Rydell gets one thing right here, and only one: As Carol pulls the slot machine arm in one scene, a woman at a machine one row across hits the jackpot and screams in excitement. Carol gets up to look at the woman, envious. I know that feeling. A recent trip to Vegas included some time at Hooter’s Casino, and one night, with me on one penny slot machine, and my dad next to me hoping for the same luck, a couple who had never visited Vegas before that night and were only there for that night, put $20 into their penny slot machine next to us. They had no clue how it worked, besides pushing buttons, and yet, within 5 minutes, they were up $240. Bastards.
Carol is deeply worried about the money she has lost and meets Walter, who wants to help her get her money back and teaches her blackjack and guess what? She wins and wins, but the next time she plays, she loses. But he’s still determined to help. He has ideas.

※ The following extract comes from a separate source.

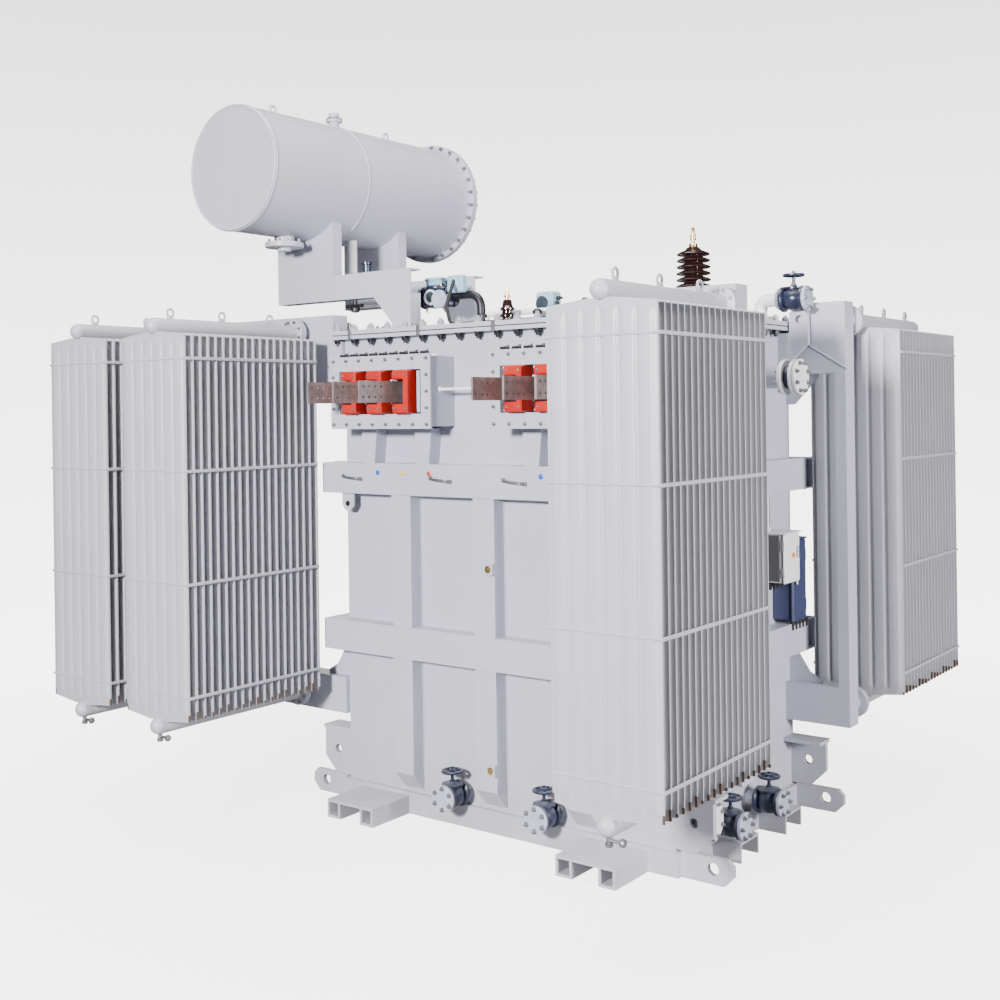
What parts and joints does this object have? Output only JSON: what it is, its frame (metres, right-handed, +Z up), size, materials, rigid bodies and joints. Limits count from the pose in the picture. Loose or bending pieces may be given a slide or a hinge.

In this drab, bleak, desperate world, there’s also Clyde (Forest Whitaker), brother to star basketball point guard Godfrey (Nick Cannon), and a gambler too, namely in placing bets on sports, later his brother’s basketball games, even going so far at the threat of bodily harm to ask his brother to shave a few points off his games. It’s hard to fathom Whitaker being in this, but when Clyde cheers at Godfrey’s games and peps him up with talk about his future career in the NBA and that he’s Godfrey Snow, Whitaker is the only spark of life besides Grammer. But where there’s more desire to see Grammer, there’s less desire in watching Clyde’s sad story drag on.
Tim Roth is in this too as Victor, the oily second-in-command to Ivan, a powerful bookie not seen until the end (and played briefly by Rydell, too much confidence in himself), and Carla Gugino plays Veronica, whom Murph is in love with, but she rejects him because she learns from a friend she hasn’t seen for 12 years that Murph hurts people and broke her husband’s jaw a year ago. Really? She didn’t figure that out on her own, that part of the business? That friend simply appears just to convey that information, which doesn’t require much effort on the part of the actress playing her, nor from Tannen in thinking of something better for the scene, if Veronica ever had to find out for whatever reason. He’s written it just to create conflict where there doesn’t feel like there needs to be any. Later, Veronica claims that Murph takes people’s dreams away. She doesn’t understand. Murph may take people’s dreams away, but those people chose to put their dreams at risk, like Clyde and Walter, and Carol, if she ever had a dream.
And all this can be yours for an hour and 53 minutes! You can try to imagine Basinger as a writer. You can wonder why Tim Roth bothered. You can wish that Tannen and Rydell had the good sense to make changes to the script once they got this cast. Or you know what? Don’t even bother. Go to a casino and be among real gamblers, and watch their faces and their demeanors and their hopes and their dreams. You’ll get a lot more out of that experience than by watching this.